Genre: Science Fiction / Mystery
IMDB Rating: 7.2 / 10
You know those movies you watched back in the day with that guy in that place who did that thing? No, you can’t remember where it’s set or when it was released or what it’s about but there might have been a young girl in it and it was definitely good? Yeah, that pretty much sums up Child’s Play for me.
I watched this back in my early teens during the SyFy Channel’s glory days, and is the perfect example of a movie that is fondly remembered but really shouldn’t be watched again in the cold, harsh light of early adulthood. While not technically a movie in its own right (it’s actually an episode from a short-lived series called Hammer House of Mystery and Suspense), I didn’t know that when I set out to find it and it took a lot of digging to get my hands on a copy, so I feel fully entitled to review it as a film since none of the episodes fed into one another.
There’s something odd going on in the Preston household. Ann and Mike wake up early one morning to discover that their house has been completely surrounded by a solid metal wall, covering all the doors and windows and even extending over the roof. Ann, being your typical woman, lets her ovaries and feminine hormones get the better of her and spends the next 70 minutes of the film swinging between panic and desperation. Mike, being of British extraction, does the exact opposite, and proceeds to act like a very level-headed man and tries to find a way to get his wife and daughter, Sarah, out of their house. The problem is that the wall surrounding the house is solid. Axes don’t dent it, using a car as a battering ram doesn’t budge it, and even a makeshift bomb doesn’t rattle it slightly.
The wall isn’t the only problem the three have. The wall itself is warm, and with no ventilation the house is gradually getting warmer and warmer (starting out at 40° Celsius at the start of the movie and gradually rising). Then there are the stranger occurrences taking place in the house: the clocks, while still working, do not move, with the time constantly stuck at 4:10am; Mike and Ann, as time goes on, keep realising that they cannot remember anything about their lives beyond this night; Sarah is acting very strange, being utterly disdainful towards her mother and seemingly oblivious to the troubles going on around her; a mysterious symbol, first seen on their TV, begins to appear on all of the items in the family’s home, and the list goes on and on. And then there’s the matter of the boiling hot green goo seeping into the house through the chimney…
With time running out Mike and Ann will need to resort to desperate measures in order to escape or face the very real possibility of dying in their sauna of a home.
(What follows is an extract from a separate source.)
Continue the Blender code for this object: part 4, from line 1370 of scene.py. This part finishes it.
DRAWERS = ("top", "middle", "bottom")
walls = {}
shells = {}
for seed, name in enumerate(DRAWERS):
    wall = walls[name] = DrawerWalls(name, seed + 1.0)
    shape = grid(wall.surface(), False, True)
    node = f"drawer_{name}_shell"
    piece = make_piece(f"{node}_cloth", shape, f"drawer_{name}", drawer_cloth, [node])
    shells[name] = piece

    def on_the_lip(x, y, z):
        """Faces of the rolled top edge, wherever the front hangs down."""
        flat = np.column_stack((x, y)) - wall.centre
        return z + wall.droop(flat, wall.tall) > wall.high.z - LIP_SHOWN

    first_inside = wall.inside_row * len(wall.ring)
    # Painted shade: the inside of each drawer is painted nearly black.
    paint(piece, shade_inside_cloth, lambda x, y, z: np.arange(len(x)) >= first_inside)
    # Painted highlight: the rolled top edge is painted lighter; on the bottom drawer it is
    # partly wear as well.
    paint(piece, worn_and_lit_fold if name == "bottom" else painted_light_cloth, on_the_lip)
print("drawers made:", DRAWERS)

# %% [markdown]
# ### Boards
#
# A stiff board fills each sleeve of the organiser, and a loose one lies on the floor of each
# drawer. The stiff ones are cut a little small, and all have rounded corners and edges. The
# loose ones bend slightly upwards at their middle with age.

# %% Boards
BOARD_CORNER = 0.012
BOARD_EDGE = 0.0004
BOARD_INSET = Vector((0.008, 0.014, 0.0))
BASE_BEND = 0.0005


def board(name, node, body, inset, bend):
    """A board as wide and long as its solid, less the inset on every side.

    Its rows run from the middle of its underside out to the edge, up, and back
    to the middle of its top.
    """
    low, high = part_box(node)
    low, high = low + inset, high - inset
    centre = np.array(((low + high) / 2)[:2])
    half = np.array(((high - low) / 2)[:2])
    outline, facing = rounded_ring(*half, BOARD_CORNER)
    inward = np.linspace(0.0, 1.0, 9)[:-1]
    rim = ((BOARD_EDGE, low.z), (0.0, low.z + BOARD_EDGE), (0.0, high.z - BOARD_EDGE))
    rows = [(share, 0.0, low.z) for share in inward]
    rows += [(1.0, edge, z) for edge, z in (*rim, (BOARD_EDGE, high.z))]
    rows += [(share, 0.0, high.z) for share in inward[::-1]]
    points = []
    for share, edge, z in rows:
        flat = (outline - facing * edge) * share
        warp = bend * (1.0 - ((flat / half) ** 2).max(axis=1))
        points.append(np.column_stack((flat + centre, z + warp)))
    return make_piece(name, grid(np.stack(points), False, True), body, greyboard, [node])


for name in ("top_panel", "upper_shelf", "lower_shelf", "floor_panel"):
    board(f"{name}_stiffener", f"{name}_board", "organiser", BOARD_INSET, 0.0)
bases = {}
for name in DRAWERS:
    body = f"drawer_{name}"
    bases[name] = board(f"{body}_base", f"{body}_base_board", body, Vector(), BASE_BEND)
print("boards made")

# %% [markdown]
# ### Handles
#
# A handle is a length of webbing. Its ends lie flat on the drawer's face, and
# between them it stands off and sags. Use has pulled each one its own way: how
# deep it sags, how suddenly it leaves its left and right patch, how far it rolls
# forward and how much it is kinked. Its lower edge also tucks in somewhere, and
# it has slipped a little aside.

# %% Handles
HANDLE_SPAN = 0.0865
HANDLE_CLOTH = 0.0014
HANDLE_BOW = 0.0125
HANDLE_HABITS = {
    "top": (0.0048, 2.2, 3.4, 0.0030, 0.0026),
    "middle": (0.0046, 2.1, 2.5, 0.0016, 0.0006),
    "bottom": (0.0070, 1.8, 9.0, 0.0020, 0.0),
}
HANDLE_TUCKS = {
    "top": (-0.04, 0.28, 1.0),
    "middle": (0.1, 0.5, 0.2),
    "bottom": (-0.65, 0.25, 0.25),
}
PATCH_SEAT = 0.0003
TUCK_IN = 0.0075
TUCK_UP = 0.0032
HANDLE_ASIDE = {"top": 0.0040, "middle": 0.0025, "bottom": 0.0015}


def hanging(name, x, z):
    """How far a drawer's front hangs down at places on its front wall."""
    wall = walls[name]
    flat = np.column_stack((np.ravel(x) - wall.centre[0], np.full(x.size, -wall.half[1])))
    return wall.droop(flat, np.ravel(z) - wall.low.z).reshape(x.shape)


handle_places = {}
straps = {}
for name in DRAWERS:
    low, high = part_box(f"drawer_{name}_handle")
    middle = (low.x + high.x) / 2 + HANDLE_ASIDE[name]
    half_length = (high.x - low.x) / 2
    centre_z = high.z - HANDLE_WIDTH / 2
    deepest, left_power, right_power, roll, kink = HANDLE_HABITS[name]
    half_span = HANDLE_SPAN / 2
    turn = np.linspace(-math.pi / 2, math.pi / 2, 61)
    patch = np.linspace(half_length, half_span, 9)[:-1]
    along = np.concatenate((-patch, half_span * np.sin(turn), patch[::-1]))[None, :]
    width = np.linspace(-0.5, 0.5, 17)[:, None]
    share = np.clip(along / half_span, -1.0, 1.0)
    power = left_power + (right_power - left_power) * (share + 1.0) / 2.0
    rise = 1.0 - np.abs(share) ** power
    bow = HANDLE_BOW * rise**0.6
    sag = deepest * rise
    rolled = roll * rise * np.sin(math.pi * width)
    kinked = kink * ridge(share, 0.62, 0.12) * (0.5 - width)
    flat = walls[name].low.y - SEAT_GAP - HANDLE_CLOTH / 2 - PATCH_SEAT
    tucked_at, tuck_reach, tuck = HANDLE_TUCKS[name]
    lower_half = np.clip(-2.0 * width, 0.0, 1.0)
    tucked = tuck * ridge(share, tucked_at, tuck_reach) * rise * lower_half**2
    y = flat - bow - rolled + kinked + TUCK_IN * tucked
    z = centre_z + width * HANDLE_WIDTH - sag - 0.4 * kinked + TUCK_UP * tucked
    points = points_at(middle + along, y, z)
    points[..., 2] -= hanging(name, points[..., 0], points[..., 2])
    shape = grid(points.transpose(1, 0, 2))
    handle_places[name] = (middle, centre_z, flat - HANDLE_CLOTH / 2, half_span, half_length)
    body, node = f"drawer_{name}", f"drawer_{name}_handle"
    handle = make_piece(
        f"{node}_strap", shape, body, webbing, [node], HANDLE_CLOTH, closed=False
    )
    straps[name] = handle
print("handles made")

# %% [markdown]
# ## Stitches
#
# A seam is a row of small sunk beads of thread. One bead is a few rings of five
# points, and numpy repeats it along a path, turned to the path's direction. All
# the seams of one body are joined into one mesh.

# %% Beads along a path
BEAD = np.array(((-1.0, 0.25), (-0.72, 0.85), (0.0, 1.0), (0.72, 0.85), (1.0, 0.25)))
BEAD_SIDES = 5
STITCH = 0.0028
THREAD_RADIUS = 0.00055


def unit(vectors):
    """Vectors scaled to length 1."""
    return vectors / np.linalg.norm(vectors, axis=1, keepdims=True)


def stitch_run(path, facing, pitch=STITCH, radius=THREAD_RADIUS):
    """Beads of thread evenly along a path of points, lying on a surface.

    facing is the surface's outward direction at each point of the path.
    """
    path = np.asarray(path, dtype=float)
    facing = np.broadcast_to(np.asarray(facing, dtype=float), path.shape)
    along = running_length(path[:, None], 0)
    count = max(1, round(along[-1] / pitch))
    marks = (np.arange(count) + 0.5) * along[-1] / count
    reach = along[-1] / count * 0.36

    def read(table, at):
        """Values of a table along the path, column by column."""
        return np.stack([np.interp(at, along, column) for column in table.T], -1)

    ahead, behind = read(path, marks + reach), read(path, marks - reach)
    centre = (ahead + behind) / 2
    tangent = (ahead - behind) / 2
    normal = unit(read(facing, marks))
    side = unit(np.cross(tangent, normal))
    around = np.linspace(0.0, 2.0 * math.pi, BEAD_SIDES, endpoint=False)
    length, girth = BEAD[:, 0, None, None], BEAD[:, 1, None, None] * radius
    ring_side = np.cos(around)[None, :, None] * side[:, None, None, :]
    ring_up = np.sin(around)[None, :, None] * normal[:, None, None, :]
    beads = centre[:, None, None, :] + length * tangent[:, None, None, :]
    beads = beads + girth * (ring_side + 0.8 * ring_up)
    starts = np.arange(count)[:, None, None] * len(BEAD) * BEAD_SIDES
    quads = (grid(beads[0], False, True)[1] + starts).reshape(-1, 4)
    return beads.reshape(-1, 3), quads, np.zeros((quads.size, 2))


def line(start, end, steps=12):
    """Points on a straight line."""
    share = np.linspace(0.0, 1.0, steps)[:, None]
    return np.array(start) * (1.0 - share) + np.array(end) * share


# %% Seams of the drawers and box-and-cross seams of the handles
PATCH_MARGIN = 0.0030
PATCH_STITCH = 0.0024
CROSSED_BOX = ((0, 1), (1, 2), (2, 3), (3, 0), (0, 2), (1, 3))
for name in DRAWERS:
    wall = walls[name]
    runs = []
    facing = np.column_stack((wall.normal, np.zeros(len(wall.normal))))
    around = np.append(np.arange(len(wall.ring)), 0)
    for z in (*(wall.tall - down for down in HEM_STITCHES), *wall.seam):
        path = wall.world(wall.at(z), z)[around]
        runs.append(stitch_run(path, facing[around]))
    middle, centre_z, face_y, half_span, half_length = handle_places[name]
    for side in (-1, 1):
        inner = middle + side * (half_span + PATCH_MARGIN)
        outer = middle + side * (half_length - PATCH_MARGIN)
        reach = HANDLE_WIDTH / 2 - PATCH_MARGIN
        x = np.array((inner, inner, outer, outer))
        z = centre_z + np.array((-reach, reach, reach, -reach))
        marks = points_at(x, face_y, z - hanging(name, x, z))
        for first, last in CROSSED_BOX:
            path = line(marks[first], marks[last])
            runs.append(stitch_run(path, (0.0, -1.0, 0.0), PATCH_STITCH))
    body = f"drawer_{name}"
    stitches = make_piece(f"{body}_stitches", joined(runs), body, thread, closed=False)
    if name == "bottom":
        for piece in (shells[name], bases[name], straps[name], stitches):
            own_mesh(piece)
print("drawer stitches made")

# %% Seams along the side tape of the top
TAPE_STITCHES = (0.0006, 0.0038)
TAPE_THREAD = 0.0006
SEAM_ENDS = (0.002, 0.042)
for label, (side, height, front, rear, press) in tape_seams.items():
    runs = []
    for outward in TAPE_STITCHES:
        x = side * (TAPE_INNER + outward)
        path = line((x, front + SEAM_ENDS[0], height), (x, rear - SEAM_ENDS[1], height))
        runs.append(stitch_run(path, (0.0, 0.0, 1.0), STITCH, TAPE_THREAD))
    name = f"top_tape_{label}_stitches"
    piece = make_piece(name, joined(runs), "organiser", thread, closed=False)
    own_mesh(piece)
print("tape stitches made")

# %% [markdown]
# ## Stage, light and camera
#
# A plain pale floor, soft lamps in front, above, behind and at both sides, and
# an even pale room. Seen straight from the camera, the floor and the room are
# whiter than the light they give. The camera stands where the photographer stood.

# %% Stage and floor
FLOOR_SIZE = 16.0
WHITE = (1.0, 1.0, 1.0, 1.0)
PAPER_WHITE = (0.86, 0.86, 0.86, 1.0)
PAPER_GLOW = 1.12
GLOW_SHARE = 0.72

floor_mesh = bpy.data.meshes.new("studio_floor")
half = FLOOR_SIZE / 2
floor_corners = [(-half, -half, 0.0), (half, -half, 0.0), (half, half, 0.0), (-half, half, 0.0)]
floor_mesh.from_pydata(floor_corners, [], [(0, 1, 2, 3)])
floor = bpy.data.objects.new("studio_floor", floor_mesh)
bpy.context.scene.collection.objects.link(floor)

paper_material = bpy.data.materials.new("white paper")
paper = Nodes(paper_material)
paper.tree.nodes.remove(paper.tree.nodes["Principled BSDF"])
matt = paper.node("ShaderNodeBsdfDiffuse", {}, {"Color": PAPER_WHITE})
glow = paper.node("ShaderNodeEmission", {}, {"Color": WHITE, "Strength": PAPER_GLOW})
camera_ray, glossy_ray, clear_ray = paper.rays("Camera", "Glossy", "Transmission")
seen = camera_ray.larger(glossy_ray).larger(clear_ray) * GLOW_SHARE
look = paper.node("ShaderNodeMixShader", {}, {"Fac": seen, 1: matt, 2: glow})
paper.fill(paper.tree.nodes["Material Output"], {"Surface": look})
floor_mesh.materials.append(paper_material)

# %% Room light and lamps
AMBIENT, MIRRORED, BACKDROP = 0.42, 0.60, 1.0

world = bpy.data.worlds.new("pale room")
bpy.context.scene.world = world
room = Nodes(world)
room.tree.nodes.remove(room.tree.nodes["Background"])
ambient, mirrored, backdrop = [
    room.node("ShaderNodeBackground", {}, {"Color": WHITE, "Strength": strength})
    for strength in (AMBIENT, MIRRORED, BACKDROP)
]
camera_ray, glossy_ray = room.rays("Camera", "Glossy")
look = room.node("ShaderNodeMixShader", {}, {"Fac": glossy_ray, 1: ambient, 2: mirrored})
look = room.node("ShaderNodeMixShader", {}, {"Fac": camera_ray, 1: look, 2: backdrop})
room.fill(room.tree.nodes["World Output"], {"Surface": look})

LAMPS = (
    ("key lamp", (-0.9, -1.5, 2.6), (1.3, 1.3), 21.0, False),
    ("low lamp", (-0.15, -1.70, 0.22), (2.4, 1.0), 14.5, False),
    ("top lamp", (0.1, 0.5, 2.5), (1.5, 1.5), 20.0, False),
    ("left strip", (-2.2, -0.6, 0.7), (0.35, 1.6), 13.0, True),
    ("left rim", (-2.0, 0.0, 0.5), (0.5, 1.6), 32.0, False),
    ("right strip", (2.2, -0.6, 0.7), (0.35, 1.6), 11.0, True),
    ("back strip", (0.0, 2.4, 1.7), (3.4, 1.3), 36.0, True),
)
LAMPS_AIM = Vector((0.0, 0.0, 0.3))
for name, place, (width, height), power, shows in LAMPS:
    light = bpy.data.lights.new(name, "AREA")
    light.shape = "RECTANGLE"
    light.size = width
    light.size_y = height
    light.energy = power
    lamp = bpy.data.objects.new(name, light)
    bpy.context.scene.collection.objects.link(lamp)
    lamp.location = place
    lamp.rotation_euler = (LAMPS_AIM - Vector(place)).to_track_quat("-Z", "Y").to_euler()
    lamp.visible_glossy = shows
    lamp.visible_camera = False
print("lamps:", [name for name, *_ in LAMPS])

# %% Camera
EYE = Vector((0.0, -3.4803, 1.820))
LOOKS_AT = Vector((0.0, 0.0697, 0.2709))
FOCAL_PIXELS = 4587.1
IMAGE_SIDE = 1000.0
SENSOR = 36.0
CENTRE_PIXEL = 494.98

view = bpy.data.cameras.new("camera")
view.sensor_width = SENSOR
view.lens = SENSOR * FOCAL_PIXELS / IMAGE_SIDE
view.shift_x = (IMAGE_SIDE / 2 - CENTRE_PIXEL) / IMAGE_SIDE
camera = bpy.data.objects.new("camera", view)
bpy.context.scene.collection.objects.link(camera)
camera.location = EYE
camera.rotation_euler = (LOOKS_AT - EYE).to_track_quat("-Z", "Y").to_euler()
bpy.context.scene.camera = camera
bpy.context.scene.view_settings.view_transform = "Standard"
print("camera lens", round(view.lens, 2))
This is a mixed bag, and Child’s Play has not aged well in certain respects.
For the majority of the movie everything is absolutely fine, as it relies more on suspense and mystery than science fiction and special effects to drive the story forward. All you need for that to work is a house with very 80s decor, and in that respect the film absolutely nails it.
Without spoiling anything the problem here is that the entire story hinges on the twist at the very end, and this is where things fall apart a little. In the 80s the effects used for this would have been completely competent, and in my teens I remember it being a little cheesy but still perfectly OK. In 2016, though, the effects are laughable at best and absolutely cringe-worthy at worst. Unfortunately this detracts from the film’s overall presentation, and for me it was just a little too cheesy to completely overlook. This is the sort of movie that would benefit from a modern remake where special effects have been able to catch up with the original vision.
Child’s Play, on the whole, is a very mixed bag and more than a little uneven in its execution.
The story itself is very good and the ending is very clever, but the journey to get there is a tad bit overwrought. The actors playing Ann and Mike, while very competent in their own right, didn’t play well off one another, with Ann’s constant panic being rather jarring against Mike’s eternal calm optimism. Given the situation we needed to find a middle ground that we never quite got round to discovering. Sarah’s character also got to be a bit much, and her constant screaming and childish defiance eventually wore on my nerves. If we’d taken that down a notch or two the whole thing would’ve been a lot easier to watch.
When all is said and done there’s nothing wrong with Child’s Play, and if you’re watching it for the first time I’m fairly sure you’ll find it quite enjoyable. For me I think I remembered it a little too fondly and it just wasn’t quite able to live up to my rose-tinted memories of it.